The time, a pleasant Sunday afternoon in the early autumn of 1861. The place, a forest's heart in the mountain region of southwestern Virginia.

IF you are of a certain age and inclination, it would not be difficult to believe that those two first sentences were written as an introduction to an episode of "The Twilight Zone." They were, in fact, published 68 years before that popular television series, penned by writer/journalist Ambrose Bierce in a short story titled "The Mocking-Bird." The connection is more than casual: "Twilight Zone" creator Rod Serling was well aware of Bierce's work.

Ambrose Bierce was long known as the master of the surprise ending.
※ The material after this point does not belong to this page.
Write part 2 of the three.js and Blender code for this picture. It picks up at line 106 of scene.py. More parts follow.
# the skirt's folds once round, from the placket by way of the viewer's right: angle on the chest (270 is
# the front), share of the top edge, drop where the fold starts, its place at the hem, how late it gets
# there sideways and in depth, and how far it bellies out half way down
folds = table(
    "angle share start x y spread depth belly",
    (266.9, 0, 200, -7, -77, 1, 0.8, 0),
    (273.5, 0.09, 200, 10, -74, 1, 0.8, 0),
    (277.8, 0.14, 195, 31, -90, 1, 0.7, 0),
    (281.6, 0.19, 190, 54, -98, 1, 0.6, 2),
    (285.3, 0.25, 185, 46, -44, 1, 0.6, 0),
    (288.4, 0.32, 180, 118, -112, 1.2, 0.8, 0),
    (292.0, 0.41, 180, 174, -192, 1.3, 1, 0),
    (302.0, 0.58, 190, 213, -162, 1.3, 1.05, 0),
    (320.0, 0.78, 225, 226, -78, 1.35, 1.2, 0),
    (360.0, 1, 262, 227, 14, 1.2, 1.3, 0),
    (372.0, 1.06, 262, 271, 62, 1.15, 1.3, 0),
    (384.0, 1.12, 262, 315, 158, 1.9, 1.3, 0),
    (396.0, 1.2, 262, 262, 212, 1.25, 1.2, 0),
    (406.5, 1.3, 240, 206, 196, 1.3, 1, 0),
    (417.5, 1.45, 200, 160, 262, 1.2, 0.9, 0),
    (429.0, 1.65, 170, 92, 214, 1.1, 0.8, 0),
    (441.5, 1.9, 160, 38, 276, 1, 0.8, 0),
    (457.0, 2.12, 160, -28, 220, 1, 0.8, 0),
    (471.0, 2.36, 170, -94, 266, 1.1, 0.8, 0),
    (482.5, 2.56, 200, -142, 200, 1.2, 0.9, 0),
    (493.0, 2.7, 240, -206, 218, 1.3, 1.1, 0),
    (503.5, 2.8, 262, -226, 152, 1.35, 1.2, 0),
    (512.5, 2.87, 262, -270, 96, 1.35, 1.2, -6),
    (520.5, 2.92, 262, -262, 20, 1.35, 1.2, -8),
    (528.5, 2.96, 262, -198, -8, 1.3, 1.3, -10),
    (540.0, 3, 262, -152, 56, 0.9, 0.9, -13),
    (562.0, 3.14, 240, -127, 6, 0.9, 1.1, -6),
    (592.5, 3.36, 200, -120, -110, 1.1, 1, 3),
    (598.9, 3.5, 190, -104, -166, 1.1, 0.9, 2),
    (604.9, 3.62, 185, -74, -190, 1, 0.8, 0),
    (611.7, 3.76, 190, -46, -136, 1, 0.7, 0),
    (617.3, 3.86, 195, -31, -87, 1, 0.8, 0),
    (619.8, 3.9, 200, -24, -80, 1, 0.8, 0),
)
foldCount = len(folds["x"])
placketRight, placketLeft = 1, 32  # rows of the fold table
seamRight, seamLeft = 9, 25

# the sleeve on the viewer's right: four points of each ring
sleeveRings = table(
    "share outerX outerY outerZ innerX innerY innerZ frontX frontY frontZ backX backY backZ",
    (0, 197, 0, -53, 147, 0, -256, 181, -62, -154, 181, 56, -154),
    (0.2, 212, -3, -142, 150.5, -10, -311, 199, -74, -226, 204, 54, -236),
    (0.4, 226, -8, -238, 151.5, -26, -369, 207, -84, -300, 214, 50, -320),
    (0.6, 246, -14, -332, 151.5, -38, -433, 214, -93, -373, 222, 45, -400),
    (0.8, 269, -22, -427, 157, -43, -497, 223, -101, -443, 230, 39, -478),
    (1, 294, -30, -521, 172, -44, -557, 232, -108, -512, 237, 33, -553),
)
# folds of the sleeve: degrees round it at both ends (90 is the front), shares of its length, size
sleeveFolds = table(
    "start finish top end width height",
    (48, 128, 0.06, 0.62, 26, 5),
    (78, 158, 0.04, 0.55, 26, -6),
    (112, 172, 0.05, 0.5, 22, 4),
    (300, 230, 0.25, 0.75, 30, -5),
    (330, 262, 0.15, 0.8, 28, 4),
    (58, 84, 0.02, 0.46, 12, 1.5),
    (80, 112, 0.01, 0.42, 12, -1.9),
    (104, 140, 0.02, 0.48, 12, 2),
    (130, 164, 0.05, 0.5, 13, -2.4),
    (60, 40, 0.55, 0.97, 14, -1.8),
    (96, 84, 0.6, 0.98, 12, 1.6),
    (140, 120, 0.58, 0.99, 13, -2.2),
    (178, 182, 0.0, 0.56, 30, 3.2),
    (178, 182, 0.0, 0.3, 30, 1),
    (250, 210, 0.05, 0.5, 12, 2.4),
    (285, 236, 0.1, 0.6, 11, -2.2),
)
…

In "The Mocking-Bird," twin brothers separated at an early age and fighting on different sides in the Civil War end up simultaneously killing each other without ever knowing of the strange irony.

If you have ever heard of Bierce, you are probably either an English major or a cult-film buff. No less a personage than Kurt Vonnegut said that Bierce's "An Occurrence at Owl Creek Bridge" was "the greatest American short story." Vonnegut was far from alone in his estimate. Don Habibi of the University of North Carolina credits Bierce with inventing the literary device of combining distended time and the flash-forward in "Occurrence." He then traces its use throughout modern world literature and film in a who's-who of the giants of both art forms.

All of this brings us full circle back to Serling and Bierce, because the last "Twilight Zone" episode produced was a 1962 French adaptation of "An Occurrence at Owl Creek Bridge." It won the equivalent of the British Academy Award for short film in 1963 and an American Academy Award for best short subject in 1964.

All of his future influence would have amazed Bierce, who at the end of his life was also at the end of his rope--without friends and family, largely by his own fault. He had married a beautiful and vivacious woman and did everything he could to ruin that relationship with his deep dark moods and his absenteeism from the home. His two sons died tragically, and only an adoring daughter survived him.